You can find the full schedule at AEIR’s website, here: https://sites.google.com/site/aeiratpennstate/camp-rhetoric-2016. Registration takes place on the day of the conference, and costs $15. Questions? Reach out to AEIR at Aeir.PSU@gmail.com!
Briana Adams, a CAS Major, has been selected to receive Penn State's Jackson Lethbridge Tolerance Award. The purpose of this award is to recognize broad-minded students who openly promote responsible citizenship and civil respect for diversity within the Penn State community, while emphasizing a nature of respectful tolerance for the differences among our constituents.
Robin Kramer, Senior Lecturer in Communication Arts and Sciences, submitted a proposal to present a session at the 2016 Teaching and Learning with Technology Symposium regarding her use of podcasting to provide student feedback. “My students have responded in an incredibly positive way to this form of feedback, so I'm excited to share more about it,” she said.
The event will be on March 19th. The title of her presentation will be "Speaking Through the Stack Efficiently and Painlessly: Grading via Podcasts."
You can find more information and register for the symposium here: http://symposium.tlt.psu.edu
Dr. Brad Vivian and Dr. Michele Kennerly win Center for Humanities and Information Faculty Fellowships for 2016-17
Dr.’s Vivian and Kennerly have both won a Center for Humanities and Information Faculty Fellowship for 2016-17.

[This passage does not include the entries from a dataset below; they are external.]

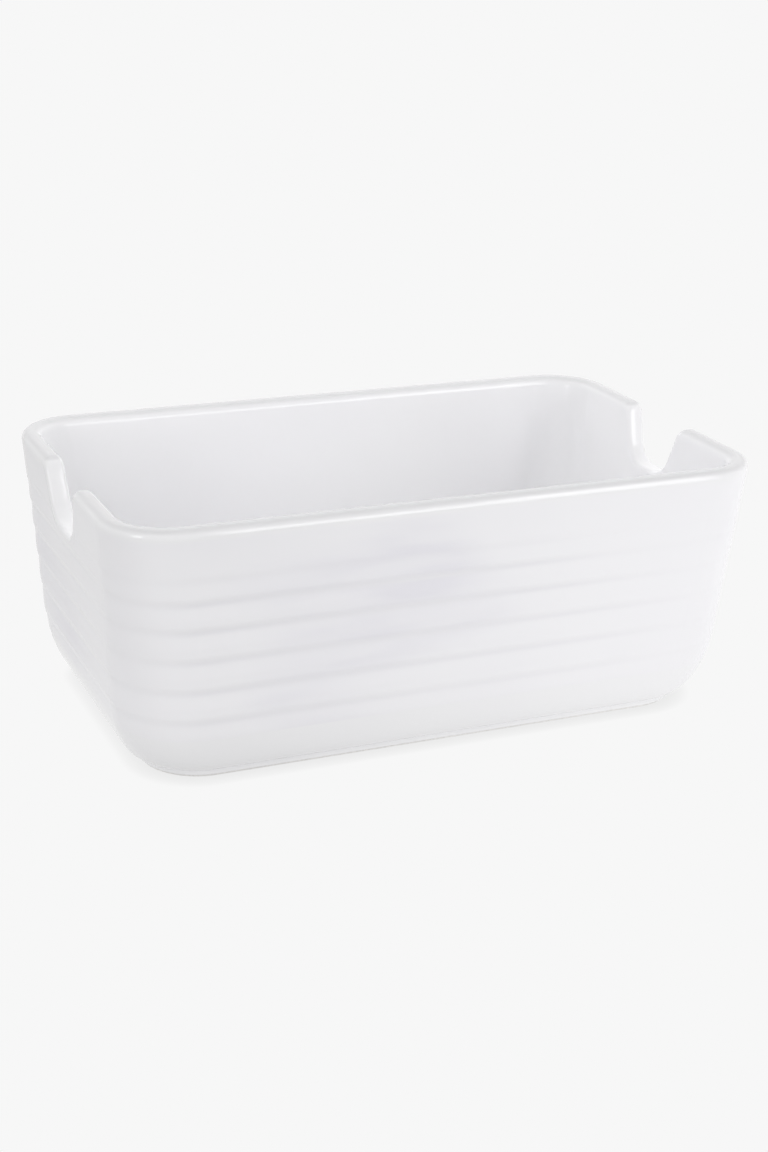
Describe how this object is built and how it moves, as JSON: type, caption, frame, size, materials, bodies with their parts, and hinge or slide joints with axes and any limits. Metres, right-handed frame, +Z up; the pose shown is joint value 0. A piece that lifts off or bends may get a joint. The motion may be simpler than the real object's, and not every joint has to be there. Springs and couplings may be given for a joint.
{
  "type": "sugar packet holder",
  "caption": "Open rectangular glazed ceramic caddy for sugar packets, with tapered grooved walls, a finger notch in each short end and a low foot ring.",
  "frame": {"origin": "on the table, under the middle of the foot ring", "axes": "+X along the long sides, from one finger notch to the other; +Y across the caddy; +Z up, out of the open top"},
  "size_m": [0.1208, 0.0724, 0.0474],
  "materials": {
    "clay": "matte",
    "glaze": "gloss"
  },
  "bodies": {
    "root": {"clay_body": "clay", "glaze_coat": "glaze", "base_glaze": "glaze"}
  },
  "joints": []
}
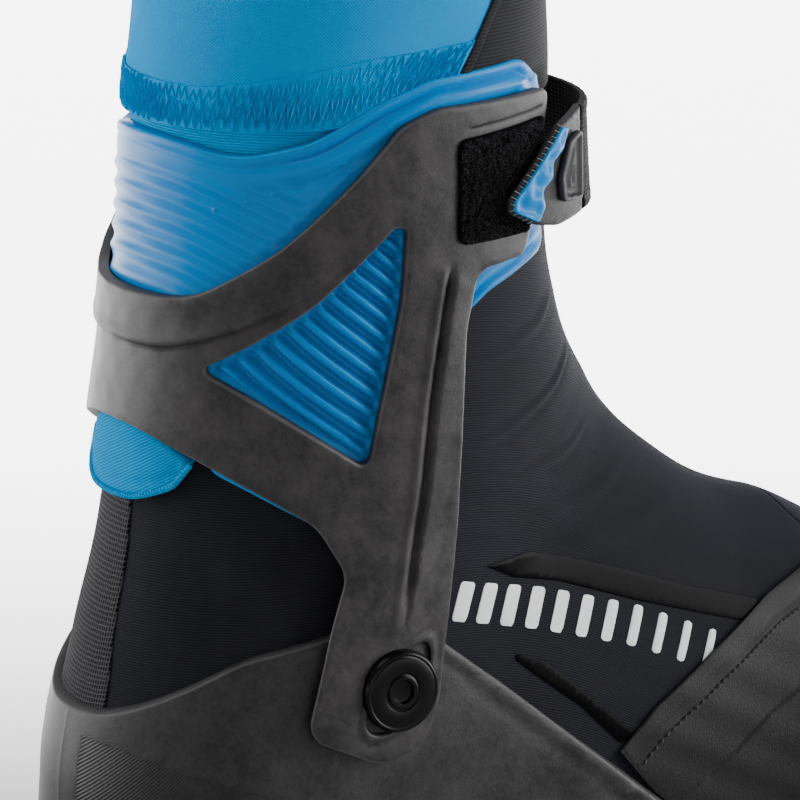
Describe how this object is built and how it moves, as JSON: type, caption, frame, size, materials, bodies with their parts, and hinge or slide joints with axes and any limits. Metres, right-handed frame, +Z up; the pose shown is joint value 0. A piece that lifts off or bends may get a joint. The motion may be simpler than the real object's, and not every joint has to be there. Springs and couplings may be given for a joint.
{
  "type": "cross country boot",
  "caption": "Cuffed cross country boot, right foot: ribbed fabric upper, moulded heel shell, hinged cuff frame over a corrugated inner cuff, knit gaiter, hook-and-loop strap, toe-bar sole.",
  "frame": {"origin": "on the floor plane under the middle of the boot", "axes": "+X to the toe, +Y to the medial side of this right boot, +Z up"},
  "size_m": [0.301, 0.1032, 0.245],
  "materials": {
    "sole_plastic": "moulded, fine grain",
    "outsole_rubber": "matt tread",
    "bar_steel": "ground bar",
    "shell_plastic": "satin moulded, hatched",
    "frame_plastic": "satin moulded, mottled",
    "cuff_plastic": "soft moulded, ribbed",
    "cap_plastic": "glossy",
    "post_steel": "turned",
    "bush_nylon": "natural nylon",
    "upper_fabric": "fine ribbed knit",
    "mesh_fabric": "open mesh",
    "wrap_synthetic": "satin synthetic, stitched",
    "toe_rubber": "matt rand",
    "gaiter_knit": "stretch knit",
    "collar_knit": "ribbed knit",
    "front_knit": "ribbed knit",
    "pad_knit": "ribbed knit, piped edge",
    "binding_tape": "woven tape",
    "loop_pile": "loop pile",
    "hook_plastic": "hook tape",
    "strap_webbing": "brushed webbing",
    "tab_rubber": "moulded, satin",
    "grip_rubber": "moulded grip",
    "badge_rubber": "raised frame",
    "zip_tape": "woven tape with moulded teeth",
    "zip_metal": "painted",
    "lining_fabric": "brushed lining",
    "insole_foam": "foam with fabric face",
    "board_fibre": "fibre board",
    "midsole_foam": "firm foam",
    "lace_cord": "braided"
  },
  "bodies": {
    "boot": {"sole_plate": "sole_plastic", "outsole_heel": "outsole_rubber", "outsole_forefoot": "outsole_rubber", "toe_insert": "sole_plastic", "toe_bar": "bar_steel", "heel_shell": "shell_plastic", "midsole": "midsole_foam", "toe_cap": "toe_rubber", "forefoot_wrap_lateral": "wrap_synthetic", "forefoot_wrap_medial": "wrap_synthetic", "pivot_post_lateral": "post_steel", "pivot_post_medial": "post_steel", "pivot_cap_lateral": "cap_plastic", "pivot_cap_medial": "cap_plastic", "upper_vamp": "upper_fabric", "upper_quarter_lateral": "upper_fabric", "upper_quarter_medial": "upper_fabric", "heel_mesh_strip": "mesh_fabric", "ankle_panel_lateral": "upper_fabric", "ankle_panel_medial": "upper_fabric", "zip_chain_foot": "zip_tape", "zip_chain_ankle": "zip_tape", "liner_foot": "lining_fabric", "liner_ankle": "lining_fabric", "insole": "insole_foam", "lasting_board": "board_fibre", "heel_counter": "sole_plastic", "tongue": "lining_fabric", "lace": "lace_cord", "lace_loops": "binding_tape", "lace_lock": "sole_plastic"},
    "cuff": {"cuff_frame": "frame_plastic", "cuff_inner": "cuff_plastic", "pivot_bush_lateral": "bush_nylon", "pivot_bush_medial": "bush_nylon", "achilles_pad": "pad_knit", "loop_patch": "loop_pile", "strap_band": "strap_webbing", "strap_rivet": "post_steel", "ribbed_collar": "collar_knit", "shaft_front": "front_knit", "liner_shaft_lateral": "lining_fabric", "liner_shaft_medial": "lining_fabric", "gaiter_rear": "gaiter_knit", "gaiter_front": "front_knit", "gaiter_hem": "collar_knit", "gaiter_binding": "binding_tape", "zip_chain_shaft": "zip_tape"},
    "strap_tab": {"strap_tab": "tab_rubber", "tab_grip": "grip_rubber", "tab_hook_patch": "hook_plastic", "tab_badge": "badge_rubber"},
    "zip_slider": {"zip_slider": "zip_metal"},
    "zip_pull": {"zip_pull": "zip_metal"}
  },
  "joints": [
    {"name": "cuff_flex", "type": "hinge", "parent": "boot", "child": "cuff", "pos_m": [-0.0877, 0, 0.078], "axis": [0, 1, 0], "range_deg": [-4, 18], "deforming": ["heel_mesh_strip", "ankle_panel_lateral", "ankle_panel_medial", "liner_ankle", "zip_chain_ankle"]},
    {"name": "strap_tab_peel", "type": "hinge", "parent": "cuff", "child": "strap_tab", "pos_m": [-0.0336, -0.03405, 0.19], "axis": [0, 0, 1], "range_deg": [0, 100]},
    {"name": "zip_slide", "type": "slide", "parent": "cuff", "child": "zip_slider", "axis": [0, 0, 1], "range_m": [-0.016, 0]},
    {"name": "zip_pull_flip", "type": "hinge", "parent": "zip_slider", "child": "zip_pull", "pos_m": [-0.03195, 0.018, 0.2358], "axis": [0.4199, -0.9076, 0], "range_deg": [0, 110]}
  ]
}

Dr. Vivian will be working on a book project that examines how idioms of witnessing have infused the public discourse of ordinary citizens, politicians, and civic institutions in recent decades, thus comprising a vital mode of influence in contemporary public culture. Dr. Kennerly will be working on her book project about how and when editorial polish functions as public argument in texts from classical Athens, Hellenistic Alexandria, and late Republican and early imperial Rome.
Two PSU grad students have also won! Cory Geraths will be working on his dissertation about Manifestations and Mutations of Mary Magdalene, and David Maxson will be working on his dissertation about the Memoryscape of New Orleans.
The CAS department congratulates these four on this outstanding achievement!